TASK PROMPT
Copy out the lines that include the word "type".
== DATA EXTRACT
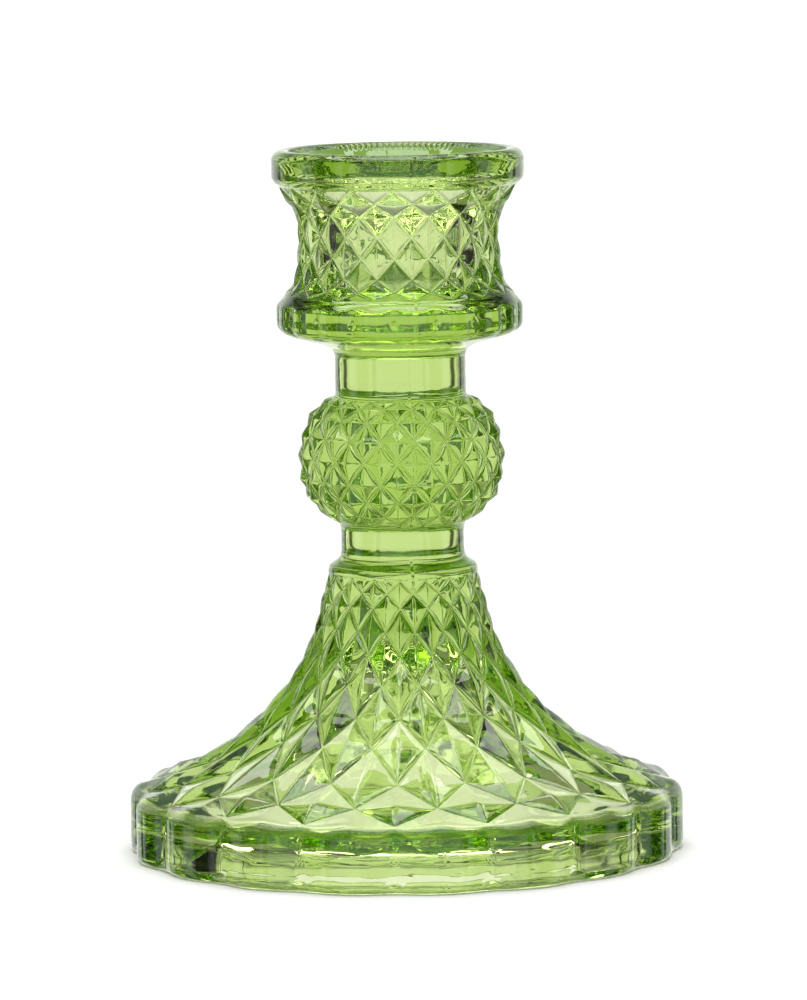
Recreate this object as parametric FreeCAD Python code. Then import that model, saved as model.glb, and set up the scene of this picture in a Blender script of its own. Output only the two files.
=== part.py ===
import FreeCAD, Part
import math
import os

# Glass candlestick for one 22 mm taper candle, in millimetres.
# +Z is up. The origin is on the axis, on the surface that the foot stands on.
# The glass is modelled in its sections, which meet face to face on level planes:
# foot, collar, lower stem, knop, upper stem, socket and lip.

# ---- driving dimensions -------------------------------------------------------------
HEIGHT = 105.0
LOBES = 18                     # lobes round the foot, and diamonds round every cut row
VALLEY_AZIMUTH = -90.0         # degrees, one valley between lobes faces -Y

FOOT_LOBE_R = 41.5             # foot, over the lobes
FOOT_VALLEY_R = 40.1           # foot, in the valleys between lobes
FOOT_RIM_H = 9.6               # foot's scalloped rim, up to the first cut row
FOOT_SHOULDER_R = 2.2          # rounding over the rim
HOLLOW_MOUTH_R = 35.6          # hollow under the foot, where it meets the table
HOLLOW_DEPTH = 30.0
HOLLOW_ROOF = [                # radius and height, from the hollow's upright wall to its middle
    (34.6, 4.2), (33.2, 5.6), (27.0, 8.2), (19.5, 12.6), (13.6, 18.4), (9.0, 25.4),
    (5.0, 29.2), (0, HOLLOW_DEPTH),
]

COLLAR_Z = 41.7
COLLAR_R = 11.1
COLLAR_RING_H = 1.3            # upright part of the collar
COLLAR_SLOPE_R = 9.7           # foot of the small round that leads into the stem
COLLAR_SLOPE_Z = 43.9

LOWER_STEM_Z = 44.5
LOWER_STEM_R = 9.2
KNOP_Z = 49.7
KNOP_TOP_Z = 68.0
UPPER_STEM_R = 9.75

SOCKET_Z = 74.6
BAND_BOTTOM_Z = 78.2           # scalloped band round the foot of the socket
BAND_TOP_Z = 81.4
BAND_LOBE_R = 18.3
BAND_VALLEY_R = 17.85
DISH = [(11.6, 76.0), (17.3, 77.6)]            # underside, from the stem out to the band
SHOULDER = [(17.3, 82.5), (16.2, 83.7)]        # from the band in to the cut neck
SHOULDER_TOP_R = 15.6
NECK_Z = 84.6                  # lowest cut row of the socket
LIP_Z = 97.9
LIP_R = 18.8
LIP_UNDER_R = 16.1
LIP_SIDE_Z = 100.4             # the lip's upright side starts here
LIP_EASE = 0.5                 # bevel between the lip's underside and its upright side
LIP_ROUND_R = 1.6

CANDLE_BORE_R = 11.25          # slides over a 22 mm candle
BORE_FLOOR_Z = 83.5
BORE_END_Z = 101.5             # the funnel that leads the candle in starts here
FUNNEL_TOP_R = 14.2
FUNNEL_TOP_Z = 104.25

# Cut rows, from the top down: radius and height of the points where grooves cross.
SKIRT_ROWS = [
    (11.2, 41.7), (11.3, 39.75), (11.8, 37.6), (12.7, 34.1), (13.8, 30.6), (15.9, 26.6),
    (19.1, 22.1), (22.8, 18.2), (28.8, 13.9), (34.7, 11.4), (39.0, 9.6),
]
SKIRT_TIP = 0.7                # how far a diamond's tip stands out over its row
KNOP_ROWS = [
    (10.3, 68.0), (11.4, 67.1), (13.1, 65.2), (14.2, 62.5), (14.7, 59.4), (14.5, 56.2),
    (13.6, 53.5), (11.9, 51.3), (10.4, 49.7),
]
KNOP_TIP = 0.75
NECK_ROWS = [
    (16.3, 97.9), (14.9, 95.8), (14.5, 92.7), (14.55, 89.5), (15.0, 86.5), (15.85, 84.6),
]
NECK_TIP = 0.5

HALF_STEP = 180.0 / LOBES      # degrees from a valley to the next lobe's middle


def at(radius, height, half_steps=0.0):
    """A point at a radius and height, some half steps round from the front valley."""
    angle = math.radians(VALLEY_AZIMUTH + half_steps * HALF_STEP)
    return FreeCAD.Vector(radius * math.cos(angle), radius * math.sin(angle), height)


def profile_point(radius, height):
    return FreeCAD.Vector(radius, 0, height)


def line(start, end):
    return Part.LineSegment(profile_point(*start), profile_point(*end)).toShape()


def arc(start, middle, end):
    return Part.Arc(profile_point(*start), profile_point(*middle), profile_point(*end)).toShape()


def quarter(start, corner, end):
    """A quarter round from start to end, for the square corner between them."""
    pull = math.sqrt(0.5)
    radius = start[0] + end[0] - corner[0]
    height = start[1] + end[1] - corner[1]
    middle = (radius + pull * (corner[0] - radius), height + pull * (corner[1] - height))
    return arc(start, middle, end)


def spline(points):
    curve = Part.BSplineCurve()
    curve.interpolate([profile_point(*point) for point in points])
    return curve.toShape()


def turned(edges):
    """The solid that a closed outline sweeps as it turns round the axis."""
    face = Part.Face(Part.Wire(edges))
    solid = face.revolve(FreeCAD.Vector(0, 0, 0), FreeCAD.Vector(0, 0, 1), 360)
    return solid if solid.Volume > 0 else solid.reversed()


def turned_lines(points):
    ends = points[1:] + points[:1]
    return turned([line(start, end) for start, end in zip(points, ends)])


def cylinder(radius, low, high):
    return Part.makeCylinder(radius, high - low, profile_point(0, low))


def lobed_prism(lobe_r, valley_r, low, high):
    """An upright prism with one outward arc between each valley and the next."""
    arcs = []
    for lobe in range(LOBES):
        valley = at(valley_r, low, 2 * lobe)
        top = at(lobe_r, low, 2 * lobe + 1)
        next_valley = at(valley_r, low, 2 * ((lobe + 1) % LOBES))
        arcs.append(Part.Arc(valley, top, next_valley).toShape())
    face = Part.Face(Part.Wire(arcs))
    return face.extrude(FreeCAD.Vector(0, 0, high - low))


def outward(rows, index):
    """Unit normal of the row's surface, as radius and height parts."""
    above = rows[index - 1]
    below = rows[index + 1]
    rise = above[1] - below[1]
    spread = below[0] - above[0]
    size = math.hypot(rise, spread)
    return rise / size, spread / size


def cut_solid(rows, first_column, tip_height):
    """A solid whose side is rows of four-sided diamonds, closed by level ends.

    Grooves cross at every second column of a row. The columns between hold the
    diamonds, each with its tip over the row and its corners on the crossings.
    """
    triangles = []
    last = len(rows) - 1
    for index, (radius, height) in enumerate(rows):
        for lobe in range(LOBES):
            column = first_column + index + 1 + 2 * lobe
            left = at(radius, height, column - 1)
            right = at(radius, height, column + 1)
            top = at(*rows[index - 1], column) if index > 0 else None
            bottom = at(*rows[index + 1], column) if index < last else None
            if top is None:
                triangles.append((left, bottom, right))
            elif bottom is None:
                triangles.append((left, right, top))
            else:
                normal_r, normal_z = outward(rows, index)
                tip = at(radius + tip_height * normal_r, height + tip_height * normal_z, column)
                corners = [left, bottom, right, top]
                next_corners = corners[1:] + corners[:1]
                triangles += [(tip, one, two) for one, two in zip(corners, next_corners)]
    faces = [Part.Face(Part.makePolygon([*triangle, triangle[0]])) for triangle in triangles]
    for index in (0, last):
        ring = [at(*rows[index], first_column + index + 2 * lobe) for lobe in range(LOBES)]
        faces.append(Part.Face(Part.makePolygon([*ring, ring[0]])))
    shell = Part.makeShell(faces)
    shell.sewShape()
    solid = Part.makeSolid(shell)
    return solid if solid.Volume > 0 else solid.reversed()


def foot():
    """Scalloped rim, cut skirt over it, and the hollow that opens downwards."""
    side_z = FOOT_RIM_H - FOOT_SHOULDER_R
    inner = FOOT_LOBE_R - FOOT_SHOULDER_R
    rounded = turned([
        line((0, 0), (FOOT_LOBE_R, 0)),
        line((FOOT_LOBE_R, 0), (FOOT_LOBE_R, side_z)),
        quarter((FOOT_LOBE_R, side_z), (FOOT_LOBE_R, FOOT_RIM_H), (inner, FOOT_RIM_H)),
        line((inner, FOOT_RIM_H), (0, FOOT_RIM_H)),
        line((0, FOOT_RIM_H), (0, 0)),
    ])
    rim = lobed_prism(FOOT_LOBE_R, FOOT_VALLEY_R, 0, FOOT_RIM_H).common(rounded)
    skirt = cut_solid(SKIRT_ROWS, 0, SKIRT_TIP)
    return rim.fuse(skirt).removeSplitter().cut(hollow())


def hollow():
    """The round-topped space under the foot, a little over 5 mm inside the skirt."""
    below = -1.0
    return turned([
        line((0, below), (HOLLOW_MOUTH_R, below)),
        line((HOLLOW_MOUTH_R, below), (HOLLOW_MOUTH_R, 0)),
        line((HOLLOW_MOUTH_R, 0), HOLLOW_ROOF[0]),
        spline(HOLLOW_ROOF),
        line(HOLLOW_ROOF[-1], (0, below)),
    ])


def collar():
    """Plain ring on top of the skirt, sloping in to the stem."""
    ring_z = COLLAR_Z + COLLAR_RING_H
    return turned_lines([
        (0, COLLAR_Z), (COLLAR_R, COLLAR_Z), (COLLAR_R, ring_z),
        (COLLAR_SLOPE_R, COLLAR_SLOPE_Z), (LOWER_STEM_R, LOWER_STEM_Z), (0, LOWER_STEM_Z),
    ])


def knop():
    return cut_solid(KNOP_ROWS, 0, KNOP_TIP)


def candle_bore():
    return cylinder(CANDLE_BORE_R, BORE_FLOOR_Z, HEIGHT + 1)


def socket():
    """Candle cup: dish, scalloped band, shoulder and cut neck, with the blind bore."""
    dish = turned_lines([
        (0, SOCKET_Z), (UPPER_STEM_R, SOCKET_Z), *DISH,
        (BAND_LOBE_R, BAND_BOTTOM_Z), (BAND_LOBE_R, BAND_TOP_Z), *SHOULDER,
        (SHOULDER_TOP_R, NECK_Z), (0, NECK_Z),
    ])
    lobes = lobed_prism(BAND_LOBE_R, BAND_VALLEY_R, SOCKET_Z, NECK_Z)
    neck = cut_solid(NECK_ROWS, 1, NECK_TIP)
    return dish.common(lobes).fuse(neck).removeSplitter().cut(candle_bore())


def lip():
    """Thick rolled rim, with the funnel that opens into the bore."""
    side_top = HEIGHT - LIP_ROUND_R
    crown_r = LIP_R - LIP_ROUND_R
    return turned([
        line((CANDLE_BORE_R, LIP_Z), (LIP_UNDER_R, LIP_Z)),
        line((LIP_UNDER_R, LIP_Z), (LIP_R - LIP_EASE, LIP_SIDE_Z - LIP_EASE)),
        line((LIP_R - LIP_EASE, LIP_SIDE_Z - LIP_EASE), (LIP_R, LIP_SIDE_Z)),
        line((LIP_R, LIP_SIDE_Z), (LIP_R, side_top)),
        quarter((LIP_R, side_top), (LIP_R, HEIGHT), (crown_r, HEIGHT)),
        line((crown_r, HEIGHT), (FUNNEL_TOP_R, FUNNEL_TOP_Z)),
        line((FUNNEL_TOP_R, FUNNEL_TOP_Z), (CANDLE_BORE_R, BORE_END_Z)),
        line((CANDLE_BORE_R, BORE_END_Z), (CANDLE_BORE_R, LIP_Z)),
    ])


SECTIONS = {
    "foot": foot(),
    "collar": collar(),
    "lower_stem": cylinder(LOWER_STEM_R, LOWER_STEM_Z, KNOP_Z),
    "knop": knop(),
    "upper_stem": cylinder(UPPER_STEM_R, KNOP_TOP_Z, SOCKET_Z),
    "socket": socket(),
    "lip": lip(),
}

os.makedirs("parts", exist_ok=True)
for name, shape in SECTIONS.items():
    solid = shape.Solids[0]
    print(name, "solids", len(shape.Solids), "valid", shape.isValid(), "mm3", round(shape.Volume))
    solid.exportStep("parts/" + name + ".step")
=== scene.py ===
import math

import bpy
import numpy as np
from mathutils import Matrix, Vector


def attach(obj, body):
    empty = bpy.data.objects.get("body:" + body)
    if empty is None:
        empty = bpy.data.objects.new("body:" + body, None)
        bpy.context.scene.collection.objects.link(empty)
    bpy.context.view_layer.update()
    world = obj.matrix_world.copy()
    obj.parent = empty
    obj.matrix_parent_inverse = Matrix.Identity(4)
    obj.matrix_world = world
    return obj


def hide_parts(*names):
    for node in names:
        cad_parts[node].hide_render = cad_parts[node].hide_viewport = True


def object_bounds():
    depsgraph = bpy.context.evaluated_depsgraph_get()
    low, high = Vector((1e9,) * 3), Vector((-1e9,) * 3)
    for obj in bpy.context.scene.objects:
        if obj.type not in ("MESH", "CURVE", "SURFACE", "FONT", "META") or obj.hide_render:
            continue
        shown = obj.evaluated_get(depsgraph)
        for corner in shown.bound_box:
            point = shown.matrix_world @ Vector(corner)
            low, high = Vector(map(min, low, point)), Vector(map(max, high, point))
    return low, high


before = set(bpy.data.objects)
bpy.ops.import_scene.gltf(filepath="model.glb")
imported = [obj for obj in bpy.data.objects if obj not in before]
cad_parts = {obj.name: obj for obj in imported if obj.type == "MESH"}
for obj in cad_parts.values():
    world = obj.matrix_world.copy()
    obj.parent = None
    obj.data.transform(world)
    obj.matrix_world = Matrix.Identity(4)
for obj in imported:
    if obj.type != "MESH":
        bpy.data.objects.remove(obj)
cad_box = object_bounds()

# Glass candlestick. The glass is one closed skin, ring by ring from the middle of the
# candle bore's floor, up over the lip, down the outside and up into the hollow under the
# foot. Sizes are in millimetres here and become metres when the mesh is written.
MM = 0.001
HEIGHT = cad_box[1].z / MM
FOOT_R = cad_box[1].x / MM
FOOT_VALLEY_R = FOOT_R - 1.4
BASE_VALLEY_R = FOOT_R - 0.9            # right at the bottom the valleys are filled this far
HOLLOW_DEPTH = 30.0
LOBES = 18
HALF_STEP = math.pi / LOBES             # from a valley between lobes to a lobe's middle
CELLS = 8                               # mesh cells across half a diamond
STEP_COLUMNS = 2 * CELLS
FINE_COLUMNS = 36                       # for the ribs in the lip and the dimples in the band
VALLEY_AZIMUTH = -math.pi / 2           # one valley faces -Y
QUARTER_TURN = math.tan(math.pi / 8)    # an arc's bulge when it turns by a right angle

BORE_R = 11.25
BORE_FLOOR = 83.5
FUNNEL_FOOT = 101.5                     # the mouth's funnel starts here
FUNNEL_TOP = (14.2, 104.25)             # its radius and height
RIBS = 6                                # fine ribs inside the lip's crest, for each lobe
RIB_DEPTH = 0.2
LIP_R = 18.8
LIP_ROUND = 1.6

BAND_LOBE_R = 18.35
BAND_VALLEY_R = 17.95
DIMPLE_HEIGHT = 80.1                    # middle of the teardrop dimples in the band
DIMPLE_DEPTH = 0.34
UPPER_STEM_R = 9.75
LOWER_STEM_R = 9.2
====
SOLVED PROBLEM
        if obj.type not in ("MESH", "CURVE", "SURFACE", "FONT", "META") or obj.hide_render:
cad_parts = {obj.name: obj for obj in imported if obj.type == "MESH"}
    if obj.type != "MESH":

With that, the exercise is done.